Wednesday, June 29, 2016

Inflation targeting: A long way to go


Mint, June 29, 2016

The Finance Bill, 2016, amended the Reserve Bank of India (RBI) Act, 1934, to define inflation targeting (IT) as the central bank’s primary objective. Passing a law by itself is not sufficient to achieve the objective. Reforms will be needed on two fronts to build institutional capabilities that will add up to a working IT system. These involve (i) changes in the working of the central bank, including, releasing better and more frequent macroeconomic data, analysis and inflation forecasts in a timely manner; constituting the monetary policy committee and putting in place an operating procedure; letting the currency float and liberalizing the capital account; (ii) changes in monetary policy transmission, through financial market reforms.

A central feature of a well-functioning monetary policy is monetary policy transmission (MPT). MPT in India is ineffective. In an ideal world, changes in RBI’s policy repo rate—the rate at which it lends to banks—would affect the entire economy through three channels of transmission. First, banks would change the rates they charge their customers. Second, the bond market would be commensurately affected at all maturities. Third, the exchange rate would change because of the impact of the interest rate change on debt inflows and outflows.

None of these channels works in India. First, India is a bank-dominated economy but the number of banks have not increased noticeably over time. In a decade or so, only two new commercial bank licences were granted in 2015. The landscape is dominated by public sector banks which account for 80% of the deposits but lack competitive energy. Private and foreign banks face a plethora of entry barriers. While RBI has granted licences to payments and small finance banks, these will not move the needle in an otherwise stagnant banking environment.

The relatively smaller number of banks in the economy thwarts competition among the existing banks, who do not feel the necessity to pass on the rate changes to the final consumers. This renders the bank lending channel of transmission ineffective.

Secondly, bond market development has been an important failure of financial sector reforms. In advanced countries such as the US, the bond market is an important transmission channel through which changes in monetary policy affect the yield curve. In India, we do not observe this channel. In the absence of a large and liquid bond market, the burden of MPT falls squarely on the banks. For the bond market to develop, reforms are needed to facilitate the bond-currency-derivatives nexus.

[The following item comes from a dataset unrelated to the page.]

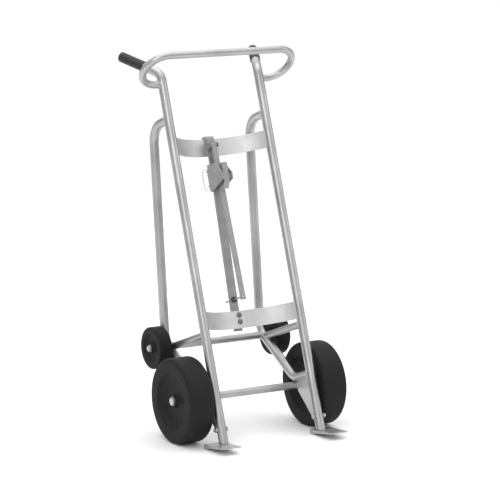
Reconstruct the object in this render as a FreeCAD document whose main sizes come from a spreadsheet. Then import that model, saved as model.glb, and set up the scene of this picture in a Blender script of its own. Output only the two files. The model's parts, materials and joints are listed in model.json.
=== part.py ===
import FreeCAD, Part
import math
import os
import Sketcher
from FreeCAD import Placement, Rotation, Vector

# Four-wheeled drum dolly. Millimetres, +X to the right, +Y to the rear, +Z up.
# The origin is on the floor, at the middle of the dolly's overall length and width.
# The frame is drawn in "rail axes": v runs rearward from the rails and w runs up along them.

doc = FreeCAD.newDocument("drum_dolly")

# ---------------------------------------------------------------- driving dimensions
PARAMETERS = [
    ("rail_lean", 19.57, "rails lean back from the vertical, degrees"),
    ("floor_drop", 21.4, "floor below the origin of the rail axes"),
    ("stand_ahead", 263.0, "rail axes start this far ahead of the overall middle"),
    ("rail_gauge", 398.6, "rail centre to rail centre"),
    ("pipe_od", 33.4, "rails and rear frame tubes, one inch pipe"),
    ("pipe_wall", 3.38, "wall of the one inch pipe"),
    ("small_od", 26.7, "handle loop, braces and cross tubes, three quarter inch pipe"),
    ("small_wall", 2.87, "wall of the three quarter inch pipe"),
    ("axle_tube_wall", 3.8, "wall of the two tubes that carry the axles"),
    ("rail_corner", 1331.3, "w of the corner where a rail turns into its handle"),
    ("rail_bend", 45.0, "centreline radius of that turn"),
    ("rail_turn", 56.2, "angle of that turn, degrees"),
    ("handle_flare", 29.0, "handles point outward by this angle about w, degrees"),
    ("grip_start", 76.0, "grip's open end from the corner"),
    ("grip_end", 186.7, "grip's closed end from the corner"),
    ("grip_od", 37.5, "grip outside diameter"),
    ("loop_low_v", 3.0, "lower legs of the handle loop"),
    ("loop_low_w", 1293.6, "lower legs of the handle loop"),
    ("loop_rise", 28.6, "loop's plane rises forward from v by this angle, degrees"),
    ("loop_bend", 76.0, "centreline radius of the loop's two ends"),
    ("loop_reach", 224.7, "half the loop's straight bar"),
    ("rear_top_w", 1165.0, "rear frame tube leaves the rail"),
    ("rear_foot_w", 203.5, "rear frame tube meets the rail again"),
    ("brace_w", 385.4, "horizontal brace from rail to rear frame tube"),
    ("axle_v", 109.24, "main axle"),
    ("axle_w", 177.86, "main axle"),
    ("rear_axle_v", 287.0, "rear axle"),
    ("rear_axle_w", 392.0, "rear axle"),
    ("axle_dia", 19.05, "both axles"),
    ("bore_dia", 19.2, "running bore of the wheels"),
    ("wheel_dia", 304.8, "main wheel"),
    ("wheel_half", 48.5, "half the width of the main wheel"),
    ("wheel_x", 272.7, "centre of the main wheel"),
    ("wheel_shoulder", 20.0, "shoulder radius of the main tyre"),
    ("rim_dia", 191.0, "recess in the main tyre"),
    ("small_dia", 152.4, "rear wheel"),
    ("small_half", 25.3, "half the width of the rear wheel"),
    ("small_x", 247.6, "centre of the rear wheel"),
    ("small_shoulder", 7.0, "shoulder radius of the rear tyre"),
    ("small_rim_dia", 100.0, "recess in the rear tyre"),
    ("band_bulge", 92.0, "bands bow rearward by this much between the rails"),
    ("band_high", 63.5, "height of the bands"),
    ("band_thick", 4.8, "thickness of the bands"),
    ("upper_band_w", 1036.5, "lower edge of the upper band"),
    ("lower_band_w", 404.5, "lower edge of the lower band"),
    ("mast_wide", 32.0, "width of the mast strap"),
    ("mast_thick", 9.5, "thickness of the mast strap"),
    ("bar_wide", 20.0, "width of the hook bar"),
    ("bar_thick", 8.0, "thickness of the hook bar"),
    ("bar_v", 61.0, "hook bar's hinge, behind the rails"),
    ("bar_foot_v", 39.6, "lower end of the hook bar, behind the rails"),
    ("bar_foot_w", 501.0, "lower end of the hook bar"),
    ("mast_stand", 16.0, "mast's distance behind the lower band"),
    ("bar_pivot_w", 1073.0, "hook bar's hinge"),
    ("rod_w", 512.0, "guide rod at the hook bar's lower end"),
    ("rod_dia", 8.0, "guide rod"),
    ("toe_x", 218.4, "centre of a toe plate"),
    ("toe_half", 36.7, "half the width of a toe plate"),
    ("toe_heel_y", 42.9, "rear edge of a toe plate, from the rail axes"),
    ("toe_tip_y", -91.5, "front edge of a toe plate, from the rail axes"),
    ("toe_heel_top", 16.2, "height of the top face at the heel"),
    ("toe_tip_top", 28.3, "height of the top face at the tip"),
    ("toe_tip_thick", 4.0, "thickness of the tip"),
    ("toe_step_y", -20.0, "step between the load face and the heel under the rail"),
    ("toe_step", 0.5, "the load face lies this much below the heel at the step"),
    ("toe_bolt_w", 49.0, "cross bolt of a toe"),
    ("toe_bolt_dia", 10.0, "cross bolt of a toe"),
    ("mast_bolt_dia", 10.0, "bolts through the mast and the lower band"),
    ("bearing_od", 32.0, "bearings in the main wheels, and their seats less the fit"),
    ("bearing_wide", 14.0, "bearings in the main wheels"),
    ("small_bearing_od", 26.0, "bearings in the rear wheels"),
    ("small_bearing_wide", 10.0, "bearings in the rear wheels"),
    ("cap_dia", 30.0, "push-on cap of the main axle"),
    ("small_cap_dia", 22.4, "push-on cap of the rear axle"),
    ("ring_wire", 4.0, "wire of the pull ring"),
]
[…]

Third, in an open economy with flexible exchange rate and monetary independence, when the central bank changes the policy rate, capital flows in or out of the economy, depending on the direction of the policy rate change. This leads to movements in the economy’s exchange rate. This is the third channel of transmission through which sectors linked to currency movements such as tradables feel the impact of a monetary policy change.

In India, there exist several restrictions on the movement of capital flows. Compared to other emerging economies, India still enjoys a limited degree of integration with international financial markets. So, any change in RBI’s policy rate does not necessarily result in concomitant changes in capital flows. Also, in India, any movement in the currency is actively managed by RBI through market interventions. These reduce the effectiveness of the exchange rate channel of transmission as corroborated by evidence found in our recent paper (Monetary Transmission in Developing Countries: Evidence from India by Prachi Mishra, Peter Montiel and Rajeswari Sengupta). In the absence of an open capital account and flexible exchange rate, the third channel of MPT is rendered ineffective.

In an ideal world, through these MPT channels, the effect of a rate change would be passed on to a large share of the population connected to the formal financial system. In other words, for MPT to be effective, financial inclusion is also important. In India, when RBI changes the policy rate, the impact is felt by a small fraction of the population which has access to the formal financial sector. Only 52% of those aged 15 years and above have accounts at a financial institution in India as of 2014. This is low when compared to 98% in Australia, 78% in China, 96% in Singapore, 98% in the UK and 93% in the US. As a result, a small share of Indian population bears a disproportionate burden of the impact of a monetary policy change.

In the absence of a powerful MPT, the only way a monetary policy change can affect the economy is if it is large in magnitude. For example, when C. Rangarajan was RBI governor from 1992 to 1997, he pursued aggressive monetary contraction in the mid-1990s amidst an inflation crisis. In response, consumer price index inflation went down from 10% to 4% in two years. In those days, because MPT was weak, a large change in monetary policy was needed to combat inflation. Little has changed since then.

Thus, there are three paths that can be followed in the context of MPT: (i) Adopt structural reforms to de-clog the channels of transmission. This entails improving financial inclusion, fostering a competitive environment for banks, improving the functioning of the bond market, liberalizing the capital account and letting the currency float; (ii) Administer big changes in the policy rate; (iii) Do nothing on the first and deliver only small changes in the policy rate. This is least painful and perhaps easiest to implement in the short run, but does not create any real impact on the economy.

The government has done its bit by amending the RBI Act to incorporate IT as an objective. RBI now needs to undertake a series of actions in order to actually become an inflation-targeting central bank.